▶ [DATA PROVIDED]
====

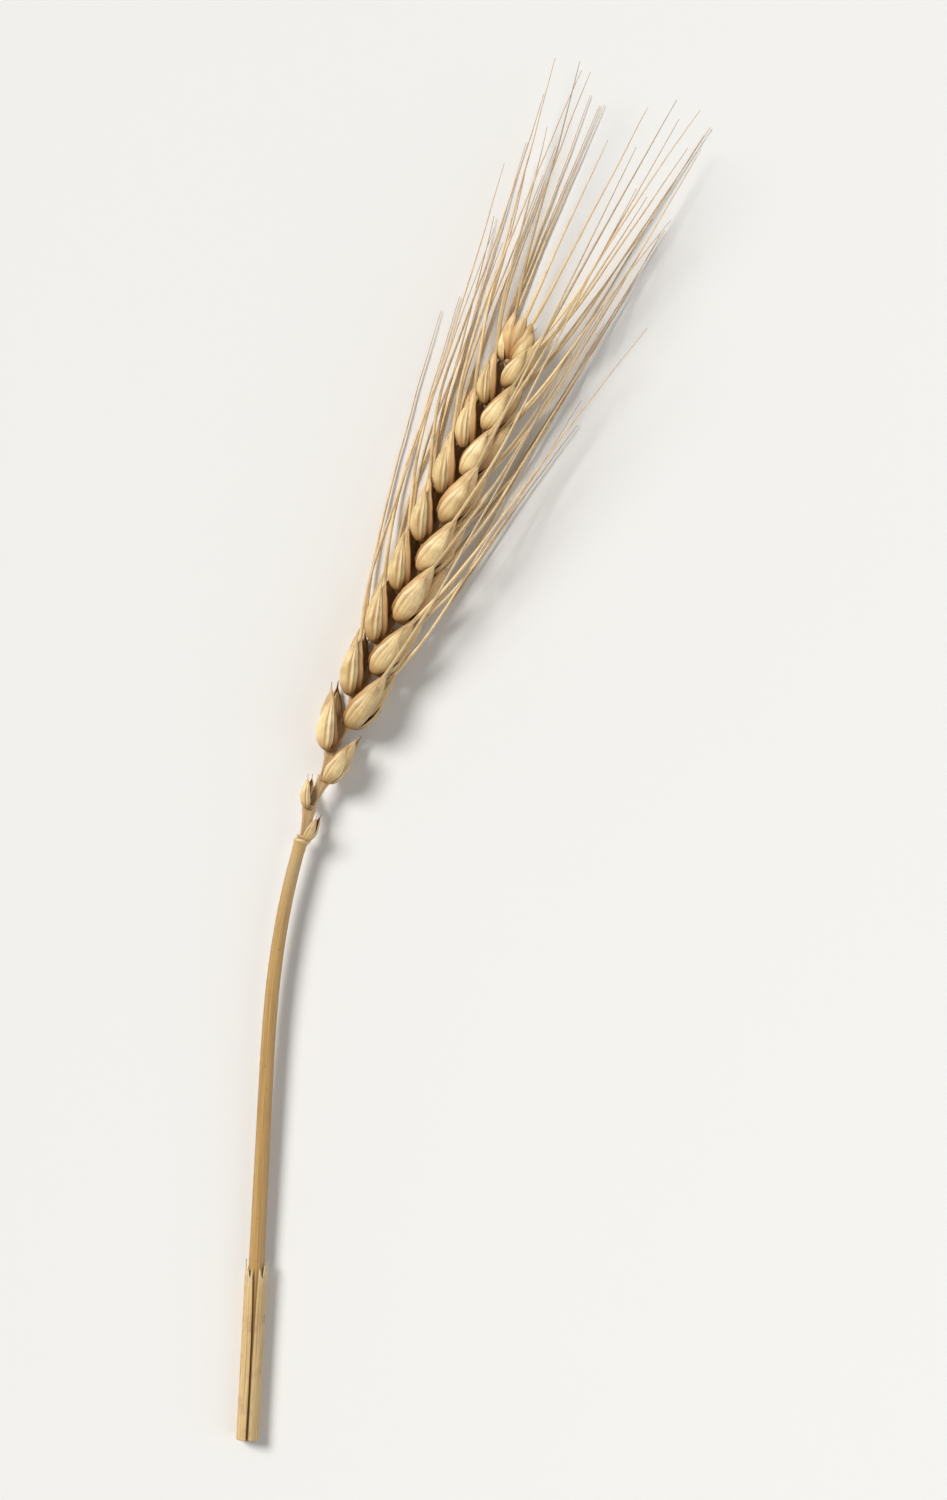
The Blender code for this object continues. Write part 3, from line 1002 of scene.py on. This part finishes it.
# Painted shade in the sheath's furrows between its veins, deeper where the veins stand higher
SHEATH_FURROW_SHADE = (0.0, 0.9, 1.0, (0.24, 0.12, 0.05, 1))
SHEATH_STAIN = (0.55, 4.0, 0.6, (0.33, 0.19, 0.09, 1))
SHEATH_MOUTH = (0.9, 5.0, 1.0, (0.78, 0.66, 0.46, 1))
RACHIS_EDGE = (0.0, 0.55, 1.0, (0.76, 0.60, 0.36, 1))
RACHIS_FIBRE = (0.45, 1.8, 1.0, (0.38, 0.22, 0.09, 1))

# Colours that are mixed evenly, and the colour of the nerves
HUSK_NERVE = (0.36, 0.20, 0.08, 1)
# The husks' inner side is painted shade, darker and redder than their straw
INNER_SHADE_DARK = (0.22, 0.09, 0.03, 1)
INNER_SHADE_PALE = (0.42, 0.21, 0.08, 1)
TABLE_DARK = (0.83, 0.83, 0.82, 1)
TABLE_PALE = (0.86, 0.86, 0.85, 1)

# Bumps to the metre in each finish's cloud of noise
HUSK_CLOUD = 420.0
INNER_CLOUD = 700.0
BRISTLE_CLOUD = 600.0
STALK_CLOUD = 900.0
SHEATH_CLOUD = 260.0
TABLE_CLOUD = 3.0

# Streaks in each finish: how close they are across it and along it
HUSK_STREAKS = (20.0, 1.6)
HUSK_STREAK_SHIFT = (30.0, 9.0)
STALK_STREAKS = (3.2, 3.0)
STALK_FIBRES = (16.0, 7.0)
SHEATH_STREAKS = (26.0, 3.2)
RACHIS_FIBRES = (40.0, 3.0)

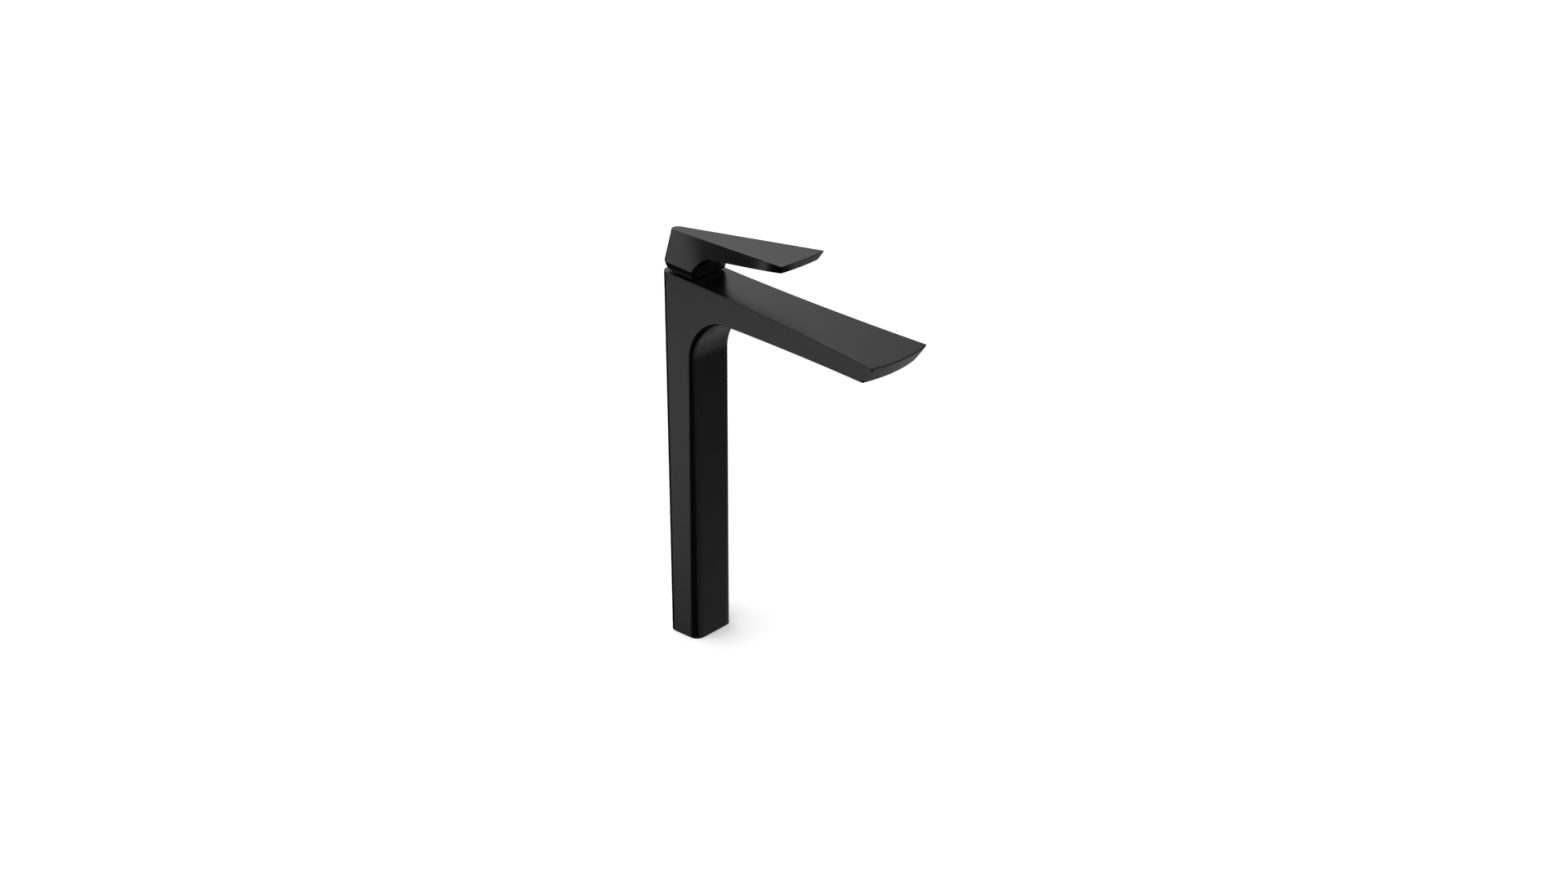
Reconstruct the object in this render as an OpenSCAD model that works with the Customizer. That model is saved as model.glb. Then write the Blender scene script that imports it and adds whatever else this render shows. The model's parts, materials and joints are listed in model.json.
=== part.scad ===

====

▶ [SET PROBLEM]
The answer should consist of the lines from the first line of the entries through the line with "RACHIS_FIBRE = (0.45, 1.8, 1.0, (0.38, 0.22, 0.09, 1))", copied exactly.

▶ [ANSWER TO THE TASK]
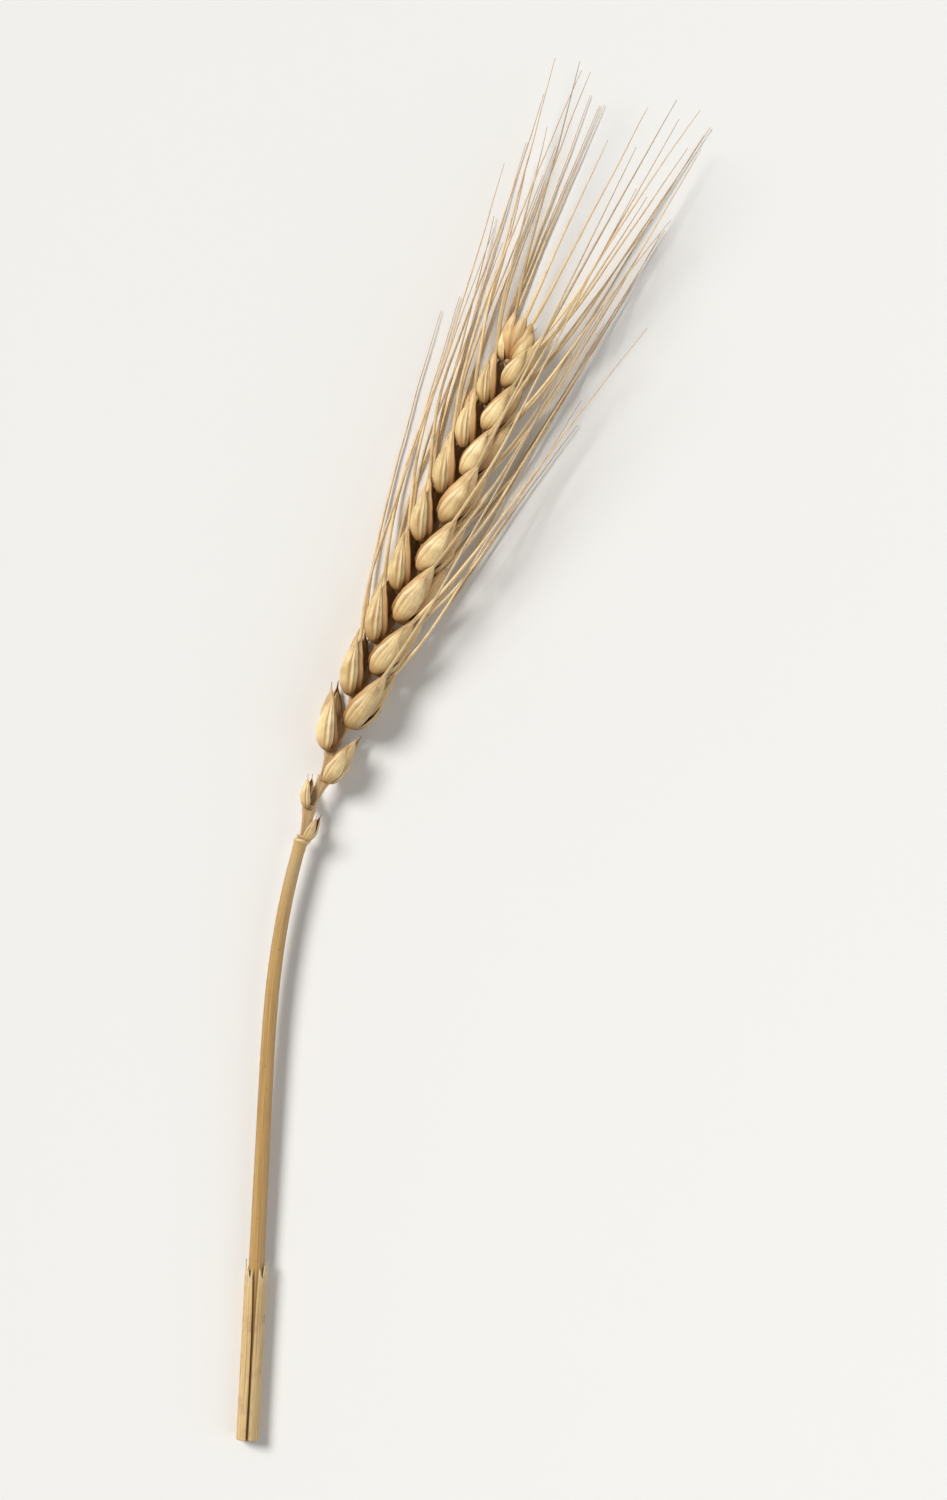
The Blender code for this object continues. Write part 3, from line 1002 of scene.py on. This part finishes it.
# Painted shade in the sheath's furrows between its veins, deeper where the veins stand higher
SHEATH_FURROW_SHADE = (0.0, 0.9, 1.0, (0.24, 0.12, 0.05, 1))
SHEATH_STAIN = (0.55, 4.0, 0.6, (0.33, 0.19, 0.09, 1))
SHEATH_MOUTH = (0.9, 5.0, 1.0, (0.78, 0.66, 0.46, 1))
RACHIS_EDGE = (0.0, 0.55, 1.0, (0.76, 0.60, 0.36, 1))
RACHIS_FIBRE = (0.45, 1.8, 1.0, (0.38, 0.22, 0.09, 1))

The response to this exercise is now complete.